A South African former apartheid-era officer, accused of killing a liberation activist half-a century ago, died Tuesday weeks before his appeal against prosecution was due to be heard, his lawyer said.
Joao Rodrigues, who was 82 at the time of his death, was an officer in the police’s feared security branch and was charged with murdering anti-white rule campaigner Ahmed Timol while he was in custody in 1971.
“He passed on early this morning,” lawyer Ben Minnaar, told AFP.
The Constitutional Court was due to hear on September 30, his appeal for a stay of prosecution.

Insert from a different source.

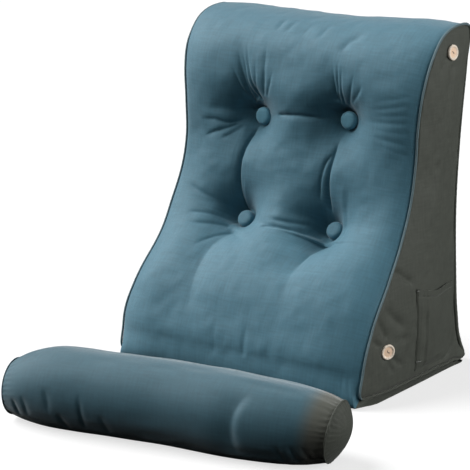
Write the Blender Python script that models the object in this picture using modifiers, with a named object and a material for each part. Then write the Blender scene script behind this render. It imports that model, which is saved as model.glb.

Timol,29, was arrested in Johannesburg in October 1971 and died five days later when he plummeted from the 10th-floor of the city’s police headquarters.
Officers said at the time he took his own life — a verdict that was endorsed by an inquest in 1972 but finally overturned by a court in 2017 after a decades-long campaign by his family.
The campaign by Timol’s family to try get his alleged killers in the dock so long after the advent of democracy in 1994, was seen as a test case for families of other activist victims whose killers have not yet been brought to justice.
“He will not see his day in court and be exposed for his lies,” Timol’s nephew Imtiaz Cajee, told AFP.
“His version of events that my uncle was free of injuries and jumping to his death simply is not true,” he said.